UBC researcher helps identify human gene that controls thinness
A UBC biomedical researcher is part of a scientific team that has identified a human gene that appears to control thinness.
Josef Penninger, the director of UBC's Life Sciences Institute and a professor in the department of medical genetics, is the senior author of a paper published on May 21 in the journal Cell that explains how a particular gene caught the team's attention during a study of thinness.
Further research on the gene revealed that it appears to play a role in resisting weight gain.
Genes are the physical units that are the basis for heredity. They are made up of DNA—a molecule that contains genetic instructions—and are found in chromosomes in our cell nuclei. Genes therefore constitute a set of instructions that determine everything from our hair and eye colour to our physical development to our reproduction.
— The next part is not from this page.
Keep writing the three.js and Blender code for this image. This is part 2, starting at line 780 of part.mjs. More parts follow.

Penninger, who is also a Canada 150 research chair, said in a May 21 UBC release that the study was a reversal of the usual scientific inquiries into obesity: "We all know these people who can eat whatever they want; they don’t exercise, but they just don’t gain weight. They make up around one percent of the population.
"We wanted to understand why,” Penninger said. “Most researchers study obesity and the genetics of obesity. We just turned it around and studied thinness, thereby starting a new field of research."
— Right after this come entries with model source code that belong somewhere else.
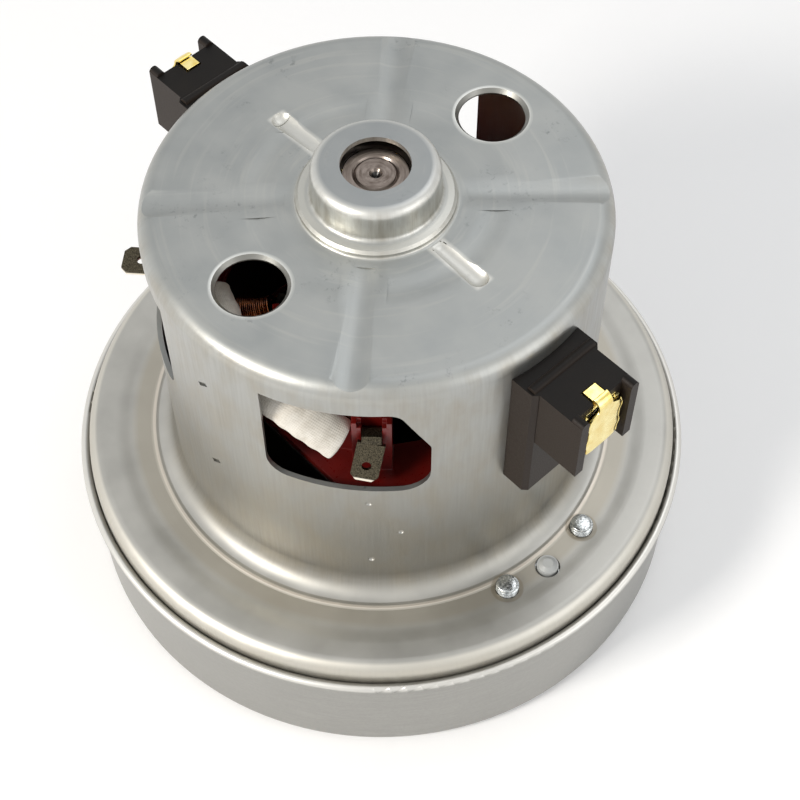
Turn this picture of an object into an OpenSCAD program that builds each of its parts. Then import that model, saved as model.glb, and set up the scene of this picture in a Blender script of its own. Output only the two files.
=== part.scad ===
// Vacuum cleaner motor unit: a brushed motor in a drawn steel can on top of a fan casing.
// Millimetres, +Z up, origin at the bottom centre of the fan casing.
// The brushes lie along X and the field poles along Y.

/* [Fan casing] */
// Outer radius of the casing wall
casing_r = 64.5; // [63:0.5:68]
// Height of the casing to the top of its rolled rim
casing_h = 27.5; // [26:0.5:32]
// Thickness of the casing sheet
casing_sheet = 1; // [0.8:0.1:1.2]
// Outer rounding between floor and wall
casing_round = 2.7; // [2:0.1:4]
// Tube radius of the rolled rim
rim_tube_r = 1; // [0.8:0.1:1.2]
// Radius of the air inlet
inlet_r = 17.5; // [15:0.5:19]
// Height of the turned-in inlet lip
inlet_lip_h = 4.3; // [3.5:0.1:5]

/* [Motor can] */
// Outer radius of the can wall
can_r = 44; // [43.5:0.5:46]
// Height of the can above its flange
can_rise = 67.2; // [66:0.2:74]
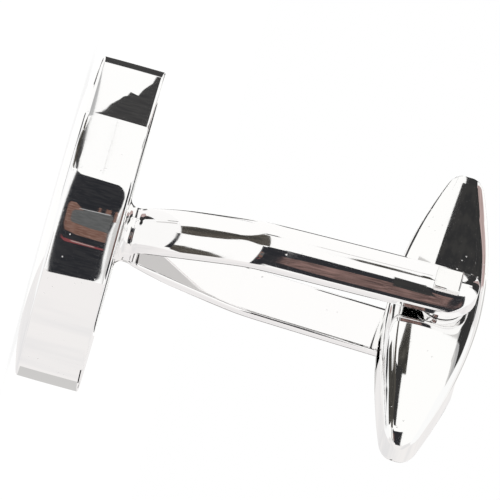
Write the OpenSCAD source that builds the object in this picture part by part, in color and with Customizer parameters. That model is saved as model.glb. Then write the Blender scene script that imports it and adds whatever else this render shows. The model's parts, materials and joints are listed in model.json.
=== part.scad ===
// Cufflink with a round polished head, a wishbone fork and a swivelling torpedo toggle.
// The front face lies on Z = 0 and the post runs up along +Z.
// The toggle is drawn open, crosswise along X, and it turns on a square pin along Y.
// All lengths are in millimetres.

/* [Head] */
// Diameter of the round head
head_d = 18; // [16:0.5:20]
// Thickness of the head, from the front face to the back face
head_t = 4; // [3:0.25:5]
// Diameter of the flat middle of the front face
head_flat_d = 11; // [9:0.5:12]
// Height of the softly domed border around the flat middle
crown_h = 0.5; // [0.3:0.05:0.7]
// Broken edge on the rims of the head
head_edge = 0.12; // [0.06:0.02:0.2]
// Depth of the socket in the back that the fork and its braze are seated in
socket_depth = 0.3; // [0.2:0.05:0.5]

/* [Fork] */
// Diameter of the round neck
neck_d = 3.04; // [2.96:0.04:3.2]
// Height of the round neck above the head's back
neck_h = 0.5; // [0.45:0.05:0.65]
// Height of the shoulders above the head's back
shoulder_h = 1.5; // [1.3:0.1:1.9]
// Width over the shoulders, where the quick widening above the neck ends
shoulder_w = 3.95; // [3.8:0.05:4.3]
// Breadth of an arm, along the toggle
arm_b = 3.04; // [2.88:0.04:3.08]
// Thickness of an arm at its edges
arm_t = 0.44; // [0.4:0.02:0.6]
// How far an arm's half-round outer face bulges over its edges
arm_crown = 0.85; // [0.7:0.05:0.9]
// Rounding of an arm's outer edges
arm_edge_r = 0.2; // [0.1:0.05:0.25]
// Clear width between the arms at the bend
arm_gap = 3.88; // [3.84:0.04:4.2]
// How far an arm leans out between the bend and the pivot
arm_flare = 0.41; // [0.36:0.05:0.5]
// Height of the crotch above the head's back
crotch_h = 0.75; // [0.7:0.05:0.9]
// Radius at the bottom of the crotch
crotch_r = 0.5; // [0.4:0.05:0.55]
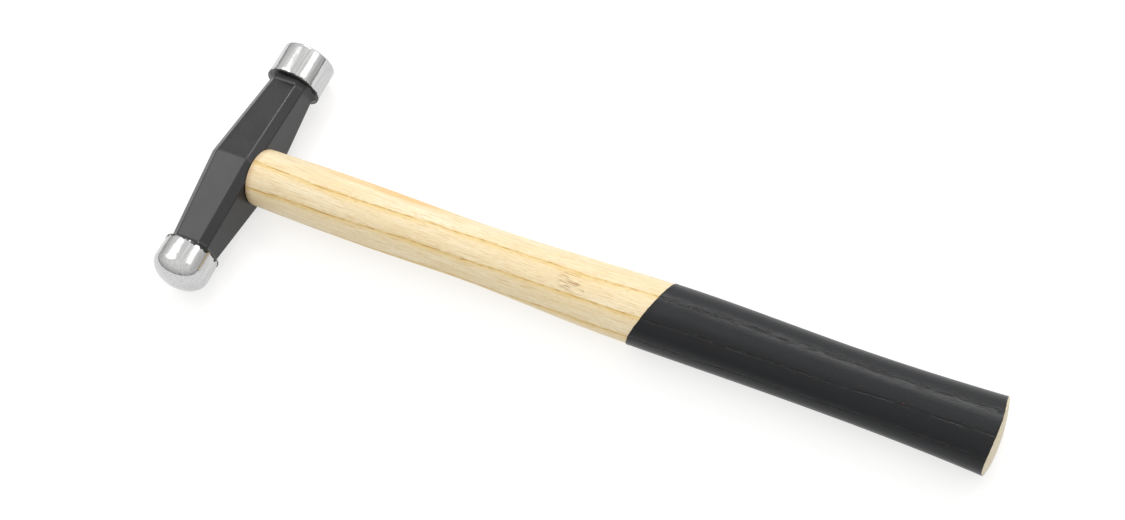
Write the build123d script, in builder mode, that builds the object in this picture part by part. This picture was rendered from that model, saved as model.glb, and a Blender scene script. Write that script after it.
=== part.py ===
"""Ball peen hammer lying on its cheek: forged head, ash handle, wedges and two coats.

Millimetres.  +X runs along the handle from head to butt, +Y from the dome to the
flat face, +Z is up.  The origin is the centre of the bounding box's underside.
Every place below is measured from the middle of the eye, on the handle's axis.
"""
from build123d import *
import os
from math import asin, cos, degrees, hypot, radians, sin

# Round ends of the head
FACE_RADIUS = 11.0
DOME_RADIUS = 11.0
FACE_FLANGE_BACK = 40.3
FACE_FLANGE_RIM = 53.7
FACE_CHAMFER = 0.7
DOME_FLANGE_BACK = 36.9
DOME_SPRING = 45.4
DOME_DEPTH = 7.5
DOME_BACK_ROUND = 0.7

# Octagonal body: flats, and the two legs of each corner chamfer
RIDGE_FLAT_X = 6.6
RIDGE_HALF_Z = 11.5
NECK_FLAT_X = 4.9
NECK_HALF_Z = 6.8
RIDGE_CHAMFER_X = 3.1
RIDGE_CHAMFER_Z = 2.5
NECK_CHAMFER_X = 2.9
NECK_CHAMFER_Z = 2.3
NECK_FILLET = 2.6
FACE_FLARE_ANGLE = 75.0
DOME_FLARE_ANGLE = 45.0
FLARE_SHARES = (0, 0.3, 0.55, 0.8, 1)

# Oval eye, narrowest at its waist; half-sizes along Y and Z
EYE_MOUTH = (8.8, 6.9)
EYE_WAIST = (8.3, 6.4)
EYE_CROWN = (9.3, 7.4)
EYE_PAST_SHOULDER = 1.5

# Handle stations: distance from the eye, half-width in Y, sideways drift of the centre
SHOULDER_X = 9.4
HANDLE_STATIONS = [
    (SHOULDER_X, 11.15, 0.0),
    (45.0, 11.55, 0.0),
    (75.0, 11.3, 0.0),
    (100.0, 10.9, 0.1),
    (150.0, 12.2, 0.1),
    (187.0, 12.7, 0.7),
    (240.0, 12.2, 0.6),
    (294.6, 13.6, 0.6),
    (300.0, 13.9, 0.6),
]
LYING_HALF_HEIGHT = 12.06
HEAD_END_OVAL = 1.03
BUTT_END_OVAL = 0.86
OVAL_LENGTH = 294.6
SHOULDER_ROUND = 0.4
TENON_PROUD = 0.8

# Butt: its tip, and the two radii of its crowned end
BUTT_TIP = 297.35
BUTT_DRIFT = 0.6
CROWN_ACROSS = 52.7
CROWN_UPRIGHT = 114.8
BUTT_BLANK_HALF = 17.0
BUTT_BLANK_LENGTH = 6.0

# Wedges, driven in from the top of the head
WOOD_WEDGE_TOP = 3.0
WOOD_WEDGE_TIP = 0.8
WOOD_WEDGE_LENGTH = 15.0
WOOD_WEDGE_HALF_WIDTH = 10.3
STEEL_WEDGE_TOP = 2.2
STEEL_WEDGE_TIP = 0.6
STEEL_WEDGE_LENGTH = 10.5
STEEL_WEDGE_WIDTH = 9.0
STEEL_WEDGE_BARB = 0.25
STEEL_WEDGE_STEPS = 3
STEEL_WEDGE_OFFSET = 4.8

# Coats, and the oblique plane where the dipped lacquer starts
ENAMEL = 0.15
LACQUER = 0.25
LACQUER_START = 172.6
LACQUER_LEAN_Y = 0.32
LACQUER_LEAN_Z = 0.22

# Sizes that follow from the dimensions above
RIDGE_HALF_X = RIDGE_FLAT_X + RIDGE_CHAMFER_X
TENON_TOP = RIDGE_HALF_X + ENAMEL + TENON_PROUD
FACE_Y = FACE_FLANGE_RIM + FACE_CHAMFER
DOME_TIP = DOME_SPRING + DOME_DEPTH
NECK_Y = FACE_FLANGE_BACK - NECK_FILLET

# Place of the eye in the part's own frame
EYE_X = (FACE_RADIUS - BUTT_TIP) / 2
EYE_Y = (DOME_TIP - FACE_Y) / 2
AXIS_Z = LYING_HALF_HEIGHT
HEAD_AXIS = Axis((EYE_X, EYE_Y, AXIS_Z), (0, 1, 0))
BARREL_AXIS = Axis((EYE_X + BUTT_TIP - CROWN_UPRIGHT, EYE_Y, AXIS_Z), (0, 1, 0))


def head_section(y):
    """Plane square to the head's length, with +X to the right and +Z up."""
    return Plane(origin=(EYE_X, EYE_Y + y, AXIS_Z), x_dir=(1, 0, 0), z_dir=(0, -1, 0))


def handle_section(x, drift=0.0):
    """Plane square to the handle, with +Y to the right and +Z up."""
    return Plane(origin=(EYE_X + x, EYE_Y + drift, AXIS_Z), x_dir=(0, 1, 0), z_dir=(1, 0, 0))


def level_plane(drift=0.0):
    """Horizontal plane through the handle's axis."""
    return Plane(origin=(EYE_X, EYE_Y + drift, AXIS_Z))


def octagon_corners(y, coat):
    """Corners of the body's octagon at y, grown by the thickness of a coat."""
    slant = abs(y) / NECK_Y
    flat = RIDGE_FLAT_X + (NECK_FLAT_X - RIDGE_FLAT_X) * slant
    half_z = RIDGE_HALF_Z + (NECK_HALF_Z - RIDGE_HALF_Z) * slant
    leg_x = RIDGE_CHAMFER_X + (NECK_CHAMFER_X - RIDGE_CHAMFER_X) * slant
    leg_z = RIDGE_CHAMFER_Z + (NECK_CHAMFER_Z - RIDGE_CHAMFER_Z) * slant
    side = hypot(leg_x, leg_z)
    cheek_x = flat + coat * (side - leg_x) / leg_z
    cheek_z = half_z + coat
    flank_x = flat + leg_x + coat
    flank_z = half_z - leg_z + coat * (side - leg_z) / leg_x
    right = [(flank_x, flank_z), (cheek_x, cheek_z)]
    upper = right + [(-x, z) for x, z in reversed(right)]
    return upper + [(-x, -z) for x, z in upper]


def octagon(y, growth):
    """Face with the body's octagonal outline at y, grown by an even margin."""
    with BuildSketch(head_section(y)) as outline:
        Polygon(*octagon_corners(y, growth), align=None)
    return outline.sketch


def flare_start(back, flare_angle):
    """Place along the head where the concave fillet leaves the body's flats."""
    side = 1 if back > 0 else -1
    return back - side * NECK_FILLET * sin(radians(flare_angle))


def flare_outlines(back, flare_angle, coat):
    """Octagons that follow the concave neck fillet up to the back of a round end."""
    side = 1 if back > 0 else -1
    start = flare_start(back, flare_angle)
    sweep = NECK_FILLET - coat
    reach = asin((abs(back - start) - coat) / sweep)
    outlines = []
    for share in FLARE_SHARES:
        turn = reach * share
        growth = coat + sweep * (1 - cos(turn))
        outlines.append(octagon(start + side * sweep * sin(turn), growth))
    return outlines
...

The study utilized data from an Estonian biobank that featured the genetic makeups of 47,102 healthy and thin (or normal weight) individuals between the ages of 20 and 44.
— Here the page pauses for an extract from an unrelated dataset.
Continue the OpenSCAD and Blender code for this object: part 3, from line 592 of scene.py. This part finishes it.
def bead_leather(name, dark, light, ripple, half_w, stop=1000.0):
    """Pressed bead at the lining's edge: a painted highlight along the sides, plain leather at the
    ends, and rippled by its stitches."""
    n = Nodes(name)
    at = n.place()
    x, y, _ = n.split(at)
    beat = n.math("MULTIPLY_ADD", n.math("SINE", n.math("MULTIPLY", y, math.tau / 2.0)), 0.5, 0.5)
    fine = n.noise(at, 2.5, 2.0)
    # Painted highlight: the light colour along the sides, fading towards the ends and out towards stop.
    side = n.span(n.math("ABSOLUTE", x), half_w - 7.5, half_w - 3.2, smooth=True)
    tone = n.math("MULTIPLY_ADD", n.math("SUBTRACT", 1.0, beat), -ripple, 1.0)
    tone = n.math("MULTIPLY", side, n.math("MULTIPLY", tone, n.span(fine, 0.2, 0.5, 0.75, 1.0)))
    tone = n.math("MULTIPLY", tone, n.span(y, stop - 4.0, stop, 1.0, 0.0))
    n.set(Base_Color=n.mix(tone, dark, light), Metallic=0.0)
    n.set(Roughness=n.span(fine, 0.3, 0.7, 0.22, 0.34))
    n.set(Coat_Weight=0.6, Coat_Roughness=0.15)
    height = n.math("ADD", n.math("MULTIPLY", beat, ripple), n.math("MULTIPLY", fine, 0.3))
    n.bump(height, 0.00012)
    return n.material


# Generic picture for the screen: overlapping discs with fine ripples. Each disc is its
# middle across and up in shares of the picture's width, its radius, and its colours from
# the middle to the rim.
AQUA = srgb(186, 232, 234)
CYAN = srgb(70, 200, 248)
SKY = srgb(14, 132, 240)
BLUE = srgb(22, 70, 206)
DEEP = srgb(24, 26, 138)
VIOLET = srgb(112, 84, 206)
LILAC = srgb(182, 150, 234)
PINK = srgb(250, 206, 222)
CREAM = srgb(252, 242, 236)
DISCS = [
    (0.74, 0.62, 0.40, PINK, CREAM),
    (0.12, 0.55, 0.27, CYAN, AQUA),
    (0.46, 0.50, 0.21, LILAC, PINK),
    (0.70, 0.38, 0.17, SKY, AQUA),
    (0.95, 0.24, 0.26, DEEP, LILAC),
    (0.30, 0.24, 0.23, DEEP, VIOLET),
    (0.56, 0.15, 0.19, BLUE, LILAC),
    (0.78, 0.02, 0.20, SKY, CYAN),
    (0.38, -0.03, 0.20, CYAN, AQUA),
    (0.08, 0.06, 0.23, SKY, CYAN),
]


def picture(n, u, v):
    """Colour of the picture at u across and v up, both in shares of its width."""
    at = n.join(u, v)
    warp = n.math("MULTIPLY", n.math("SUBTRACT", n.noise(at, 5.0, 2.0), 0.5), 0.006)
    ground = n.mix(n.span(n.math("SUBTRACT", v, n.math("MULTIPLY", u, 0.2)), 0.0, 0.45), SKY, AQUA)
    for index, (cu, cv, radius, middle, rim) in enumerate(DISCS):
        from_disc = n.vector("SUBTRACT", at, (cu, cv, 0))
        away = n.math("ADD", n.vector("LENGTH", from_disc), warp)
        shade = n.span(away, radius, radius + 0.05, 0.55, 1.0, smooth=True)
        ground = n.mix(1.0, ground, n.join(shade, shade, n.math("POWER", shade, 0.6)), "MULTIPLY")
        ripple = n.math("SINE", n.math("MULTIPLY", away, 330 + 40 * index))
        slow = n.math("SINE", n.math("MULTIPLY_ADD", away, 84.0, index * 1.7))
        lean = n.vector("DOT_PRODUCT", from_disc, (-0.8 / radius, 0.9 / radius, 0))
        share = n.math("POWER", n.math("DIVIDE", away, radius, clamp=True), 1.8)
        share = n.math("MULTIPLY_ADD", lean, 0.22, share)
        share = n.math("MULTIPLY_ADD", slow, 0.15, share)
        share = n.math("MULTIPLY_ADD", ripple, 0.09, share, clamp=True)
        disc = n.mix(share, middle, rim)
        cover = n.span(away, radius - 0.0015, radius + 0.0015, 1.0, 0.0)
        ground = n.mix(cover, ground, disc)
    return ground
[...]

In that thin group, the research team—which included scientists from Australia, Switzerland, and Austria—looked for variations in the genetic profiles and found one: a mutation in the gene called anaplastic lymphoma kinase (ALK).
Although ALK's function in humans is not well understood, it is known to mutate in some cancers and is involved in tumour development. When the researchers took the ALK gene out of flies and mice in lab trials, the subjects were resistant to obesity during induced diets.
Mice that had no ALK gene weighed less and had less body fat than those that had the gene, even though they ate the same diet and exercised the same amount.
Michael Orthofer, the paper's lead author and a postdoctoral fellow at Vienna's Institute of Molecular Biology, said in the release that the gene in question worked outside of the digestive system. "Our work reveals that ALK acts in the brain, where it regulates metabolism by integrating and controlling energy expenditure," Orthofer explained.
UBC's Penninger noted possible future research to determine how ALK might regulate human metabolism to encourage thinness.
"It’s possible that we could reduce ALK function to see if we did stay skinny,” Penninger said. “ALK inhibitors are used in cancer treatments already, so we know that ALK can be targeted therapeutically."